McMURRAY CHASSIS CHOICE: Chassis #1004 will be making its 2011 debut this weekend at Kentucky Speedway. The chassis ran at Texas, Michigan and Pocono in 2010 and has served as the backup in eight races this season.
|Brad Keselowski rolling with winning Kansas car this week (Getty)|
KESELOWSKI CHASSIS CHOICE: The No. 2 Miller Lite Dodge Charger team will race chassis PRS-747 during Saturday night’s Quaker State 400 at Kentucky Speedway. Keselowski drove this chassis to a victory at Kansas Speedway last month.
REGAN SMITH ON KENTUCKY: “Though I haven’t been to Kentucky Speedway in four years, the venue has crossed my mind a number of times since I last competed there in the 2007 Nationwide race for Ginn Racing. We were the dominant car that evening, but didn’t give ourselves a chance to win due to a fuel miscalculation. I qualified on the pole and led a number of opening laps (45) and felt we were going to win the race. But when I was leading and called into the pits for an early stop, I was already out of fuel and that put us a lap down and out of contention. I guess you can say I have some unsettled business to take care of at Kentucky Speedway this weekend. It’s a great track and the crowd support has always been fantastic. I was happy to hear when Kentucky was awarded a Sprint Cup date. Our Furniture Row Chevrolet likes the mile-and-a-half tracks and we’re aiming to come away with a good result in Saturday night’s race.”
|Won three straight Kentucky Nationwide races|
“This track to me is a combination of Chicago and Kansas. The banking is a lot like Kansas and the front straightaway and the way you go into the corner reminds me of Chicago. It’s just a little bumpier in the bottom lane. It will be interesting to see where the Cup cars end up running – if most will run the bottom or if they will move up to the middle and high grooves.”
“The last two weeks have been huge for The Home Depot Team. We are on a little run right now and hopefully we can get a good run in again this weekend. When you get good finishes like we have the last two weeks, everyone’s confidence goes up and you get that all important momentum on your side. We are starting to dig out of the hole we got into at the start of the season and are in the top 20 now.”
LOGANO NATIONWIDE SUCCESS AT KENTUCKY: Joey Logano and The Home Depot Team head to Kentucky Speedway for the inaugural NASCAR Sprint Cup race at the 1.5-mile track. However, Logano has competed in the last three NASCAR Nationwide Series events at Kentucky and has won from the pole in all three races. The 2008 Nationwide victory at Kentucky Speedway was Logano’s first NASCAR win and it happened in just his third start. In addition to his Nationwide Series experience, Logano and the No. 20 Team participated in the Goodyear Tire test last month at the Sparta track.
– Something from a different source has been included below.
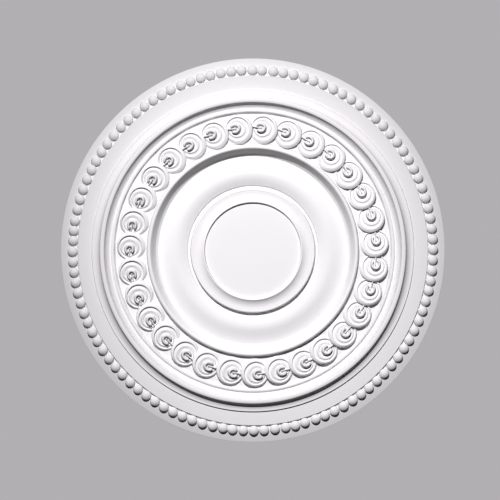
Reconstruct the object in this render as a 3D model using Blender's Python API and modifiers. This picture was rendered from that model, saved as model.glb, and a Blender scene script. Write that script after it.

LOGANO CHASSIS CHOICE: The No. 20 Home Depot Team is taking chassis #309 this weekend to compete in the Quaker State 400. Logano drove this chassis just once this season to an 11th-place finish at Pocono Raceway in June. The back-up chassis is #303 that Logano will use in the test session at Kentucky on Thursday and most recently ran at Michigan International Speedway a few weeks ago.
GREG BIFFLE ON KENTUCKY: “A racetrack has to have character and Kentucky has character. The progressive banking off of Turn 4 makes it a lot of fun to race here. It’s going to be an exciting race, it’s going to be really fun. I’ve had some memorable races at Kentucky starting with the win there in the truck series in 2000. Then I remember in 2002 beating and banging off of Todd Bodine at the end of the Nationwide race. He got me by a fender but we had a lot of fun. It would definitely mean a lot to finish well at Kentucky this weekend in the first Sprint Cup race there and we need a good run.”
BIFFLE'S CREW CHIEF GREG ERWIN ON KENTUCKY: “We were part of the open tire test at Kentucky last month and I think that went pretty well for us. We’ll have the full day of testing on Thursday which should put everyone on even ground going into the weekend. Greg has run well at Kentucky in the truck and Nationwide Series but it’s been a few years since he last raced there and we feel the track has probably changed a bit. It’s one of the rougher track we race on so we’ll have to work on that part of the handling kind of like we do at Vegas.”
KURT BUSCH ON KENTUCKY: “The thing about Kentucky is that negotiating all the bumps is a major factor in getting around that place. What’s so great – and I personally applaud NASCAR for doing it – is that they gave us a ton of track time there on Thursday and that is cool. It definitely won’t offer everything to get us full-time ‘Cuppers’ up to speed with the guys I have mentioned, but it will certainly help out.”
|Kenseth bringing a 2011 winning chassis this week|
KENSETH CREW CHIEF JIMMY FENNIG ON KENTUCKY CHASSIS CHOICE: “We’re actually taking two cars with us this weekend to Kentucky. Since we have a test day on Thursday, we’re going to test chassis 733, and then on Thursday if we feel like the tires are wearing well and if the car’s handling well on the track, then we’ll most likely use 741 as our primary this weekend. The track surface is really rough at Kentucky so we want to see how the test goes and if we feel the data looks good, we’ll opt to run 741 since that’s been a race-winning car for us. We’re basing a lot of our planning for this weekend off of the No. 16 team’s trip to Kentucky for a tire test earlier this season.”